-- Begin --

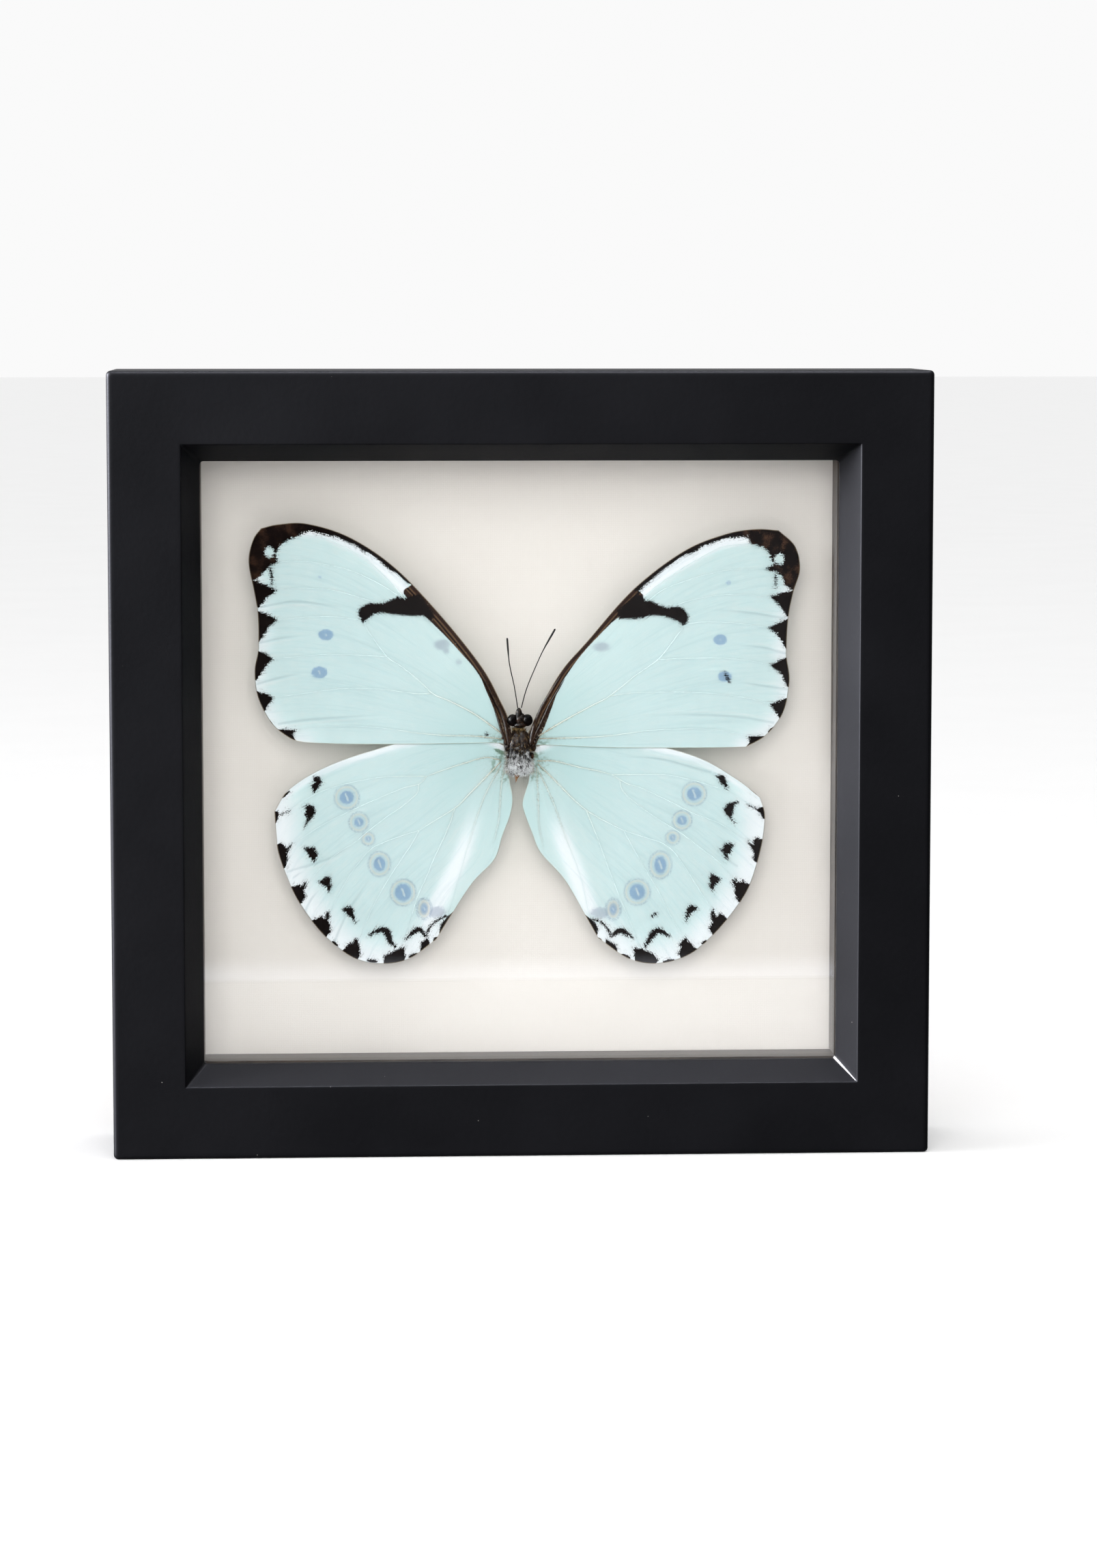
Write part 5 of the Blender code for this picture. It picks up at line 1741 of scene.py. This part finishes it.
@dataclass(frozen=True)
class Softbox:
    """A square area light: its name, place, side in metres, power in watts and tint."""

    name: str
    place: tuple
    size: float
    power: float
    tint: tuple
    gloss_only: bool = False            # only mirror-like light sees it, as a sheen on the paint


@dataclass
class Studio:
    """Pale floor, soft lights and the camera."""

    camera_place: tuple = (-0.0458, -1.0104, 0.1875)
    camera_tilt: float = -5.97
    camera_turn: float = -2.97
    lens: float = 103.78
    sky: float = 0.955
    flag_distance: float = 0.262
    flag_fade: float = 0.008
    foot_flag: float = 0.125
    flag_half_width: float = 2.0
    flag_height: float = 3.0
    target: tuple = (0.0, 0.0, 0.09)    # where the lights point
    softboxes: tuple = (
        Softbox("key_softbox", (-0.14, -1.4, 0.75), 1.1, 12.5, (1.0, 0.985, 0.965)),
        Softbox("fill_softbox", (0.1, -1.3, 0.6), 0.8, 2.0, (0.98, 0.99, 1.0)),
        Softbox("side_sheen", (-1.2, -0.25, 0.5), 0.55, 720.0, (0.96, 0.96, 1.0), gloss_only=True),
        Softbox("top_sheen", (0.05, -0.3, 1.3), 0.5, 150.0, (0.96, 0.96, 1.0), gloss_only=True))

    def build_camera(self) -> None:
        """Set up the camera a metre in front, a little left of the frame and looking down on it."""
        data = bpy.data.cameras.new("camera")
        data.lens, data.sensor_width = self.lens, 36.0
        data.clip_start, data.clip_end = 0.01, 100.0
        camera = bpy.data.objects.new("camera", data)
        camera.location = self.camera_place
        camera.rotation_euler = (math.radians(90 + self.camera_tilt), 0.0, math.radians(self.camera_turn))
        bpy.context.scene.collection.objects.link(camera)
        bpy.context.scene.camera = camera

    def add_plane(self, name: str, corners: list[tuple], material: bpy.types.Material) -> bpy.types.Object:
        """Add a flat stage piece between four corners."""
        mesh = bpy.data.meshes.new(name)
        mesh.from_pydata(corners, [], [(0, 1, 2, 3)])
        mesh.materials.append(material)
        plane = bpy.data.objects.new(name, mesh)
        bpy.context.scene.collection.objects.link(plane)
        return plane

    def build_floor(self) -> None:
        """Lay the floor under the frame's base."""
        reach, level = 12.0, CAD_BOX[0].z
        self.add_plane("floor", [(-reach, -reach, level), (reach, -reach, level), (reach, reach, level),
                                 (-reach, reach, level)], PaleFloor().material())

    def build_flags(self) -> None:
        """Set two black flags that only mirrors see: one stands in front, one lies before the frame's foot.

        The standing one keeps the glass clear down to the height where it mirrors the floor, with a glowing
        foot that softens the border, and the lying one keeps the bottom rail black.
        """
        g = Graph("black_flag")
        up = Value(g, g.node("ShaderNodeSeparateXYZ", {}, {0: g.place()}).outputs[2])
        lit = up.rise(self.flag_fade / MM, 0.5) * up.rise(0.2, 0.3)
        glow = g.node("ShaderNodeEmission", {}, {
            "Color": g.mix(lit, (0.004, 0.004, 0.005, 1.0), (1.75, 1.82, 2.05, 1.0))})
        material = g.done(glow.outputs[0])
        far, near, foot, rise = -self.flag_distance, -self.foot_flag, CAD_BOX[0].y - 0.002, 0.0001
        wide, top = self.flag_half_width, self.flag_height
        standing = [(-wide, far, 0.0), (wide, far, 0.0), (wide, far, top), (-wide, far, top)]
        lying = [(-wide, near, rise), (wide, near, rise), (wide, foot, rise), (-wide, foot, rise)]
        for name, corners in (("standing_flag", standing), ("lying_flag", lying)):
            flag = self.add_plane(name, corners, material)
            flag.visible_camera = flag.visible_diffuse = flag.visible_transmission = False
            flag.visible_shadow = flag.visible_volume_scatter = False

    def add_softbox(self, box: Softbox) -> None:
        """Add an area light that points at the frame."""
        data = bpy.data.lights.new(box.name, "AREA")
        data.shape, data.size, data.energy, data.color = "SQUARE", box.size, box.power, box.tint
        light = bpy.data.objects.new(box.name, data)
        light.location = box.place
        light.rotation_euler = (Vector(self.target) - Vector(box.place)).to_track_quat("-Z", "Y").to_euler()
        light.visible_diffuse = not box.gloss_only
        bpy.context.scene.collection.objects.link(light)

    def build_lights(self) -> None:
        """Light the scene with a pale sky, two softboxes and two lights that only give a sheen."""
        world = bpy.data.worlds.new("pale_sky")
        world.use_nodes = True
        background = world.node_tree.nodes["Background"]
        background.inputs[0].default_value = (1.0, 1.0, 1.0, 1.0)
        background.inputs[1].default_value = self.sky
        bpy.context.scene.world = world
        for box in self.softboxes:
            self.add_softbox(box)

    def build(self) -> None:
        """Build the studio and choose plain colours for the picture."""
        bpy.context.scene.view_settings.view_transform = "Standard"
        self.build_camera()
        self.build_floor()
        self.build_flags()
        self.build_lights()


def main() -> None:
    """Build the studio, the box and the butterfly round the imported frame."""
    logging.basicConfig(level=logging.INFO, format="%(name)s: %(message)s")
    Studio().build()
    box = ShadowBox(nodes=frame["nodes"])
    box.build()
    box.dress()
    scales = WingScales().material()
    for design in (HINDWING_LEFT, HINDWING_RIGHT, FOREWING_LEFT, FOREWING_RIGHT):
        Wing(design).build(scales)
    Body().build()


if __name__ == "__main__":
    main()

-- End --

Task instructions -
Begin with the first line of the data above and, please, print each line exactly until you have printed the line containing "floor, soft lights"; print nothing else.

Solution -
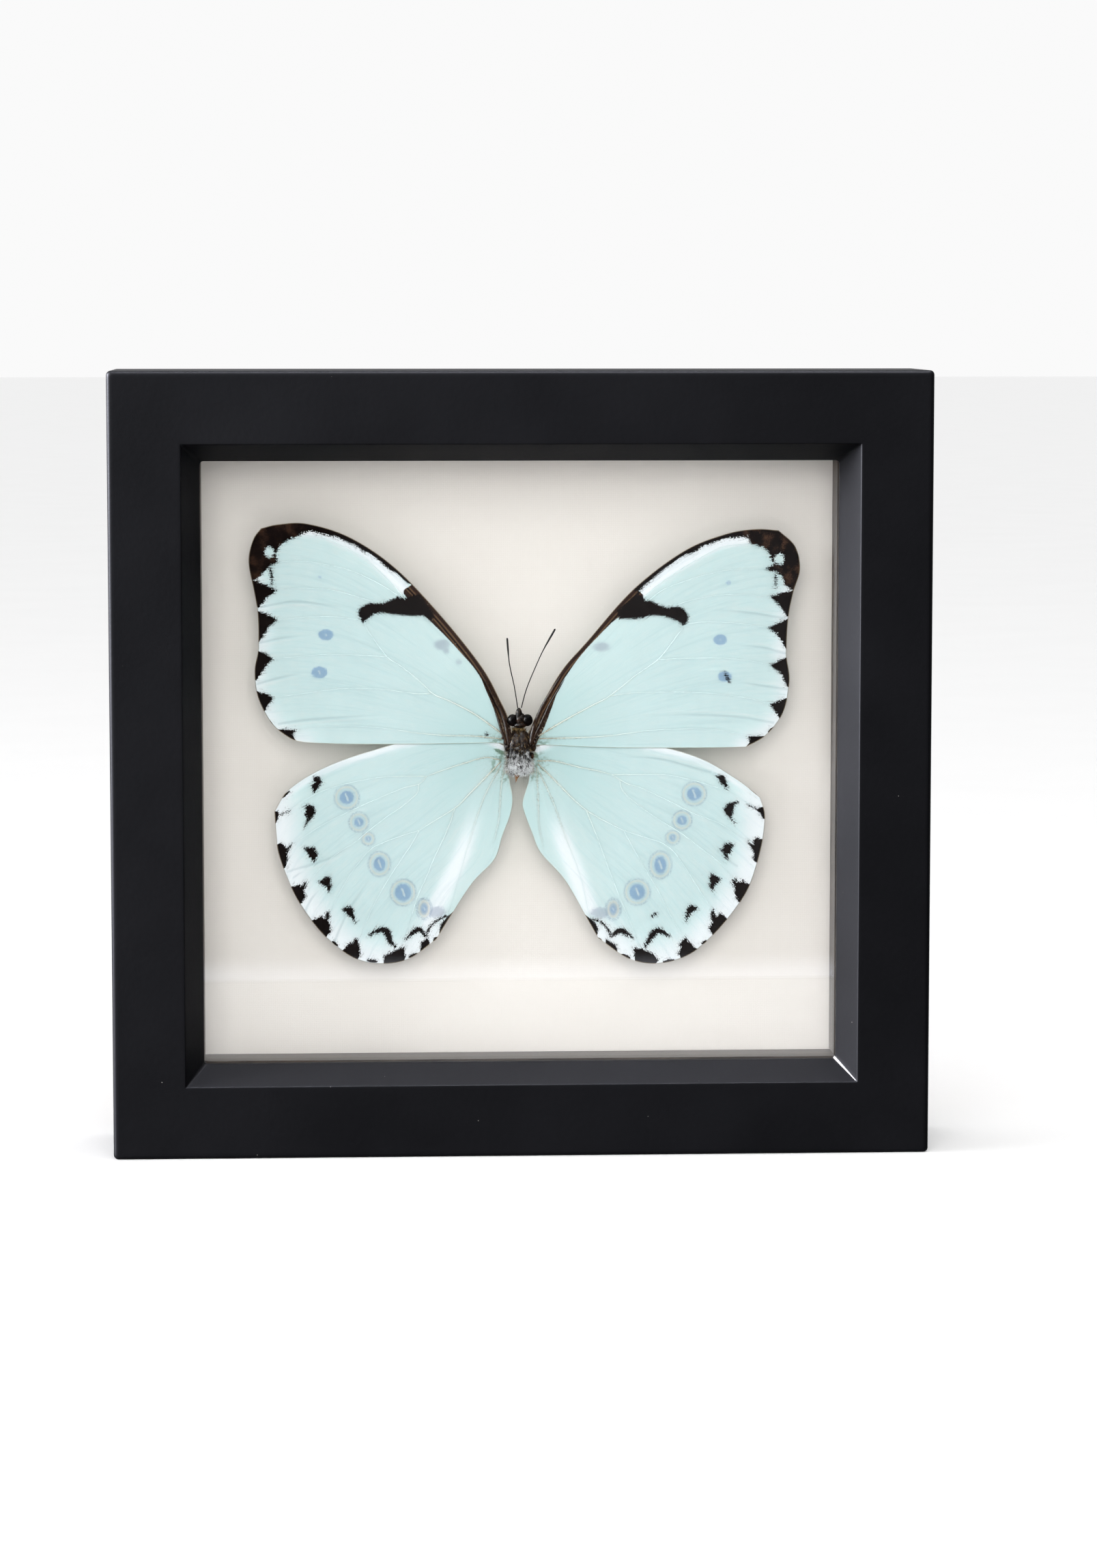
Write part 5 of the Blender code for this picture. It picks up at line 1741 of scene.py. This part finishes it.
@dataclass(frozen=True)
class Softbox:
    """A square area light: its name, place, side in metres, power in watts and tint."""

    name: str
    place: tuple
    size: float
    power: float
    tint: tuple
    gloss_only: bool = False            # only mirror-like light sees it, as a sheen on the paint


@dataclass
class Studio:
    """Pale floor, soft lights and the camera."""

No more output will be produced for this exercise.